Selamat datang di duniaku

Sabtu, 08 Desember 2012

Pengertian Percobaan Tindak Pidana dan Pendapat Fuqaha


PENDAHULUAN
A. Pengertian Percobaan Tindak Pidana dan Pendapat Fuqaha

Percobaan tindak pidana adalah tidak selesainya perbuatan pidana karena adanya faktor eksternal, namun si pelaku ada niat dan adanya permulaan perbuatan pidana. Hukum pidana Islam tidak kosentrasi membahas delik percobaan, tetapi lebih
menekankan pada jarimah yang telah selesai dan belum selesai. Hal ini tidak berarti bahwa mereka tidak membicarakan isi teori tentang "percobaan", sebagaimana yang akan terlihat nanti. Tidak adanya perhatian secara khusus terhadap jarimah percobaan disebabkan oleh dua faktor :
Pertama : Percobaan melakukan jarimah tidak dikenakan hukuman had atau kishash, melainkan dengan hukurnan ta’zir. Di mana ketentuan sanksinya diserahkan kepada penguasa Negara tersebut, diserahkan pula kepada mereka,agar bisa disesuaikan dengan kebutuhan masyarakat, sesudah itu hakim diberi wewenang luas dalam menjatuhkan hukuman.
Kebanyakan jarimah ta'zir bisa mengalami perubahan antara dihukum dan tidak dihukum, dari masa ke masa, dan dari tempat ke tempat lain, dan unsur-unsurnya juga dapat berganti-ganti sesuai dengan pergantian pandangan penguasa-penguasa Negara. Oleh karena itu di kalangan fuqaha tidak ada perhatian khusus terhadap percobaan melakukan jarimah, karena percobaan ini termasuk jarimah ta’zir.
Kedua: Dengan adanya aturan-aturan yang mencakup dari Syara' tentang hukuman jarimah ta’zir, maka aturan-aturan khusus untuk percobaan tidak perlu diadakan, sebab hukuman ta'zir dijatuhkan atas setiap perbuatan ma'siat (kesalahan) yang tidak dikenakan hukuman had atau kifarat. Dengan perkataan lain, setiap perbuatan yang dianggap percobaan atau permulaan jahat dianggap ma’siat dan dapat dijatuhi hukuman ta'zir. Karena hukuman had dan kifarat hanya dikenakan atas jarimah-jarimah tertentu yang benar-benar telah selesai, maka artinya setiap percobaan (memulai) sesuatu perbuatan yang dilarang hanya dijatuhi hukuman ta'zir, dan percobaan itu sendiri dianggap ma'siat, yakni jarimah yang selesai juga, meskipun merupakan suatu bagian saja di antara begian-bagian lain yang membentuk jarimah yang tidak selesai, selama satu bagian itu sendiri dilarang.

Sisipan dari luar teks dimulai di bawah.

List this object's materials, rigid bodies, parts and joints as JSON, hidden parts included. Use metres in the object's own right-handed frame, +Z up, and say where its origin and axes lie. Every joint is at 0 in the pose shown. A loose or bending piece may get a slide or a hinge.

Jadi tidak aneh kalau sesuatu perbuatan semata-mata menjadi suatu jarimah, dan apabila bergabung dengan perbuatan lain maka akan membentuk-jarimah yang lain lagi.
Pencuri misalnya apabila telah melobangi dinding rumah, kemudian dapat ditangkap sebelum sempat memasukinya, maka perbuatannya itu semata-mata dianggap ma'siat (kesalahan) yang bisa dijatuhi hukuman meskipun sebenarnya baru merupakan permulaan dari pelaksanaan jarimah pencurian.
Demikian pula ketika ia masuk rumah orang lain dengan maksud hendak mencuri, tanpa melobangi dindingnya atau menaiki atapnya, dianggap telah memperbuat suatu jarimah tersendiri, meskipun perbuatan tersebut bisa disebut juga pencurian yang tidak selesai.
Apabila pencuri tersebut dapat menyelesaikan berbagai­-bagai perbuatan yang membentuk jarimah pencurian dan dapat membawa barang curiannya ke luar rumah, maka kumpulan perbuatan tersebut dinamakan "pencurian", dan dengan selesainya jarimah pencurian itu maka hukuman had yang telah ditentukan dijatuhkan kepadanya, dan untuk masing-masing perbuatan yang membentuk pencurian itu tidak boleh dikenakan hukuman ta'zir, sebab masing-masing perbuatan tersebut sudah bercampur jadi satu, yaitu pencurian.
Di sini jelaslah kepada kita, mengapa para fuqaha tidak membuat pembahasan khusus tentang percobaan melakukan jarimah, sebab yang diperlukan oleh mereka ialah pemisahan antara jarimah yang telah selesai dengan jariman yang tidak selesai, dimana untuk jarimah macam pertama saja dikenakan hukuman had atau qishash, sedang untuk jarimah macam kedua hanya dikenakan hukuman ta'zir. Pendirian Syara' tentang percobaan melakukan jarimah syara’ mencakup daripada hukum-hukum positif, sebab menurut syara' setiap perbuatan yang tidak selesai disebut ma'siat yang dijatuhi hukuman, dan dalarn hal ini tidak ada pengecualiannya. siapa yang mengangkat tongkat untuk dipukulkan kepada orang lain, maka ia dianggap memperbuat ma'siat dan dijatuhi hukuman ta'zir. Menurut hukum positif tidak semua percobaan melakukan jarimah dihukum.
Sesuai dengan pendirian Syara', maka pada peristiwa penganiayaan dengan maksud untuk membunuh, apabila penganiayaan itu berakibat kematian, maka perbuatan itu dianggap pembunuhan sengaja. Kalau korban dapat sembuh, maka perbuatan tersebut dianggap penganiayaan saja dengan hukumannya yang khusus. Akan tetapi kalau pembuat hendak membunuh korbannya, kemudian tidak mengenai sasarannya, maka perbuatan itu disebut ma'siat, dan hukumannya adalah ta'zir.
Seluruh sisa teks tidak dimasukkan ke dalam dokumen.